Sprawl is inefficient. It stretches out the distances people must travel to work, to shop, to worship, to play. It fails to relate these activities in ways the strengthen each and, thus, it suppresses values that orderly relationships and concentration of uses would stimulate.
Sprawl is ugly, oppressive, massively dull. It squanders the resources of nature – forests, streams, hillsides – and produces vast, monotonous armies of housing and graceless, tasteless clutter.
But worst of all, sprawl is inhuman. It is anti-human.
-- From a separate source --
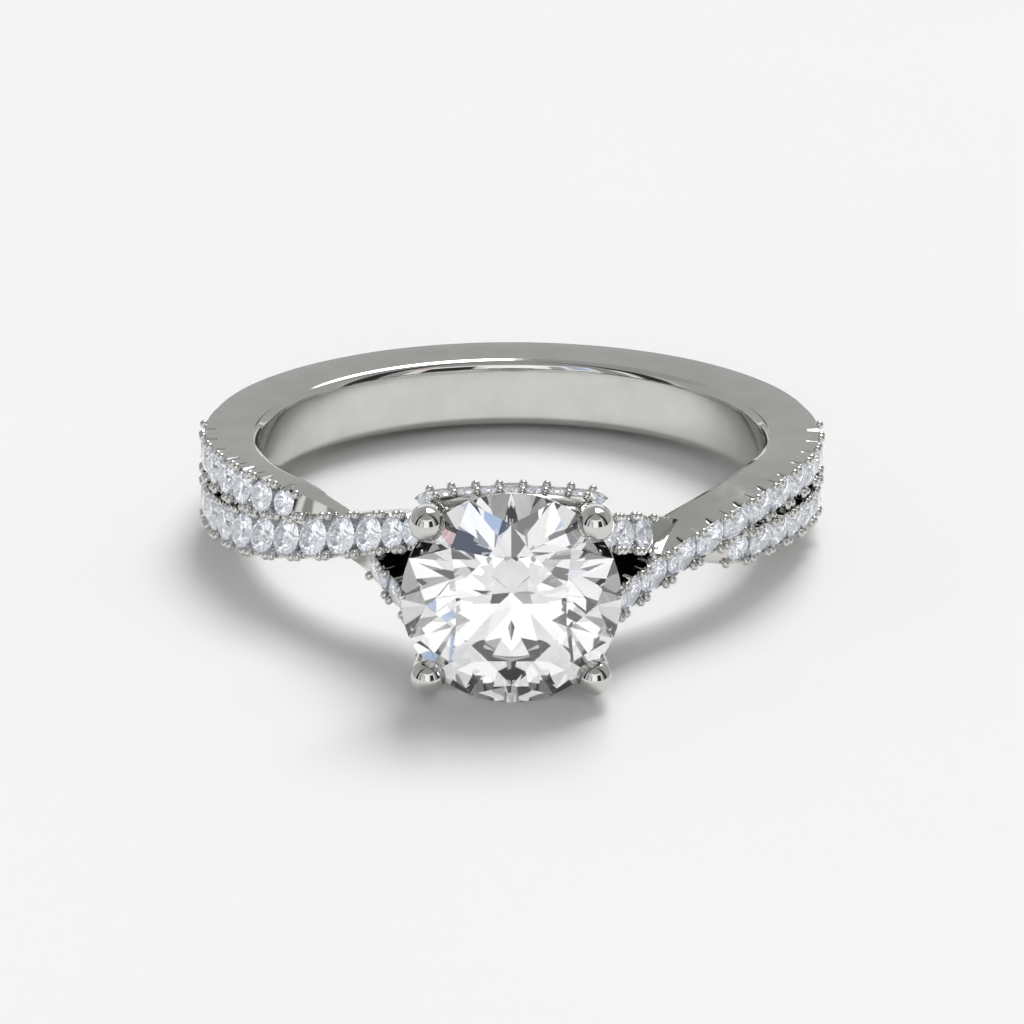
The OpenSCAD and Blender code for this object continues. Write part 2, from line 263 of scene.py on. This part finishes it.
UNDER = [
    [112.0, 1.64, 0.68, 1.18, 0, 1.50, 0.00, 0], [103.0, 1.69, 0.715, 1.20, 0, 1.54, 0.00, 0],
    [95.4, 1.71, 0.74, 1.20, 0, 1.56, 0.00, 0],
    [88.6, 1.72, 0.74, 1.18, 0, 1.57, 0.00, 0.96], [82.0, 1.70, 0.74, 1.18, 3, 1.55, -0.02, 0.96],
    [75.4, 1.62, 0.74, 1.18, 8, 1.47, -0.04, 0.96], [68.7, 1.52, 0.73, 1.18, 12, 1.37, -0.06, 0.96],
    [61.9, 1.44, 0.72, 1.18, 15, 1.29, -0.06, 0.96], [55.0, 1.38, 0.73, 1.16, 15, 1.23, -0.06, 0.94],
    [48.6, 1.28, 0.76, 1.02, 14, 1.16, -0.06, 0.76], [43.6, 1.12, 0.66, 0.88, 10, 1.08, -0.06, 0],
    [38.4, 0.86, 0.36, 0.92, 4, 0.82, -0.04, 0], [33.4, 0.80, -0.14, 1.00, 0, 0.76, 0.00, 0],
    [29.0, 1.10, -0.36, 1.02, -8, 1.06, 0.00, 0], [24.6, 1.62, -0.62, 1.18, -15, 1.42, -0.08, 0.96],
    [19.2, 2.38, -0.98, 1.16, -15, 1.56, -0.18, 0.94], [15.5, 3.00, -1.26, 1.06, -10, 1.20, -0.10, 0.80],
    [12.2, 3.60, -1.62, 0.80, 0, 0.90, 0.00, 0],
]
ANGLE, RISE, SIDE, WIDE, ROLL, DEEP, LEAN, STONE = range(8)


def row_at(table, u):
    """A smooth curve through the rows of a table."""
    rows = np.asarray(table, float)
    i = min(int(u), len(rows) - 2)
    s = u - i
    a, b, c, d = (rows[min(max(k, 0), len(rows) - 1)] for k in (i - 1, i, i + 1, i + 2))
    return 0.5 * (2 * b + (c - a) * s + (2 * a - 5 * b + 4 * c - d) * s**2 + (3 * b - a - 3 * c + d) * s**3)


def strand_point(table, u):
    q = row_at(table, u)
    a, r = math.radians(q[ANGLE]), BORE_R + q[RISE]
    return np.array([-r * math.sin(a), -r * math.cos(a), q[SIDE]])


def strand_frame(table, u):
    """Point on the rim's level, across, out, and the last two without the roll."""
    ahead = strand_point(table, min(len(table) - 1, u + 0.05)) - strand_point(table, max(0, u - 0.05))
    along = unit(ahead)
    flat_out = unit(np.array([along[1], -along[0], 0]))
    flat_across = np.cross(flat_out, along)
    roll = math.radians(row_at(table, u)[ROLL])
    out = flat_out * math.cos(roll) + flat_across * math.sin(roll)
    return strand_point(table, u), np.cross(out, along), out, flat_across, flat_out


# %% Strand skins
NOTCH, NOTCH_DEEP = 0.10, 0.15
SLIT, SLIT_DEEP = 0.022, 0.06
GROOVE_DEEP, GROOVE_HALF, RIM_W = 0.62, 0.18, 0.07
HEEL, HEEL_IN, FOOT_IN = 0.25, 0.05, 0.16
STATIONS = (0, 0.05, 0.10, 0.16, 0.25, 0.35, 0.44, 0.478, 0.5, 0.522, 0.56, 0.65, 0.75, 0.84, 0.90, 0.95)


def is_set(table, i):
    return 0 <= i < len(table) and table[i][STONE] > 0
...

The vast formless spread of housing pierced by the unrelated spotting of schools, churches, stores, creates areas so huge and irrational that they are out of scale with people – beyond their grasp and comprehension – too big for people to feel a part of, responsible for, important in.
[and later in the speech]
Sprawl is thought to be better than slum because it is greener, cleaner and less crowded. We accept the deficits of non-community; the scatterization of facilities, the frantic, fractured living, the loneliness amidst busyness, the rising delinquency among middle-class children, increasing neurosis, alcoholism, divorce; the destruction of nature and the dull monotonous man-made replacement. We accept it all as if it were a pre-ordained way of life beyond our capacity to significantly influence, shape or control. Lacking images of urban growth in communities that are in human scale and sensitive to both man and nature, we take what the developer gives us and we think we have to like it.
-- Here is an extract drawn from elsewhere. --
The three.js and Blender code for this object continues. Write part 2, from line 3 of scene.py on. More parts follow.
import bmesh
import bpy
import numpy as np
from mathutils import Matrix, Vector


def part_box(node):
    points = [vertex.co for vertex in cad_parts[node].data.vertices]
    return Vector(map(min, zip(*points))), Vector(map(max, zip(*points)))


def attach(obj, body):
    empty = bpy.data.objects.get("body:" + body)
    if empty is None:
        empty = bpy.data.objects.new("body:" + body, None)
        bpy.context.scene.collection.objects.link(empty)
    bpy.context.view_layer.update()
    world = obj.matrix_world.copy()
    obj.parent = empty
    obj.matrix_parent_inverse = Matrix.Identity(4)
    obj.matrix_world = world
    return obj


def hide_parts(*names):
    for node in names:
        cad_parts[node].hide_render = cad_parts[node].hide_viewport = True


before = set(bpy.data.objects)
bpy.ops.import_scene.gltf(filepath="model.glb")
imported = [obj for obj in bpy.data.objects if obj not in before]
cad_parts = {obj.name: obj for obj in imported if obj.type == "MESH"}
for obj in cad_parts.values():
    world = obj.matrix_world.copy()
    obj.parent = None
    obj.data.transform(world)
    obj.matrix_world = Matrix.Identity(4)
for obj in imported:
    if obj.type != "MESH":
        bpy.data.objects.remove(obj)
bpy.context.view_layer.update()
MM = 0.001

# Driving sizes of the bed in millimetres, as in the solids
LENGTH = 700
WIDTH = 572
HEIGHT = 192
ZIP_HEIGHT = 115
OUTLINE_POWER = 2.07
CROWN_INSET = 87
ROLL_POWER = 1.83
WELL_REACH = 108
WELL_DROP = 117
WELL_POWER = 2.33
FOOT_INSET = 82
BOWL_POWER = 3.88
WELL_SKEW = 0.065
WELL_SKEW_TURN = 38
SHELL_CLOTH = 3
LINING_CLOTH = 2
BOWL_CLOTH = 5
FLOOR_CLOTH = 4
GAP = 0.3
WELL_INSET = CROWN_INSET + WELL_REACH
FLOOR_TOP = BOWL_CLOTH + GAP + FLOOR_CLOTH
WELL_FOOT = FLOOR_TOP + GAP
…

Cities that Work for Man – Victory Ahead
The Lions International/University of Puerto Rico Symposium on “The City of the Future”
San Juan, Puerto Rico
October 18, 1967
It is in this speech when it all comes together. James Rouse directly links “scale with people” with sprawl. The reference to loneliness recalls Berkeley. The reference to nature brings to memory Chicago.
What we do not find is any reference to scale and building height. It may well be that at sometime in future history a document may surface that spells out James Rouse’s position on height, but for now there should be little doubt that Rouse equated scale and sprawl, not height.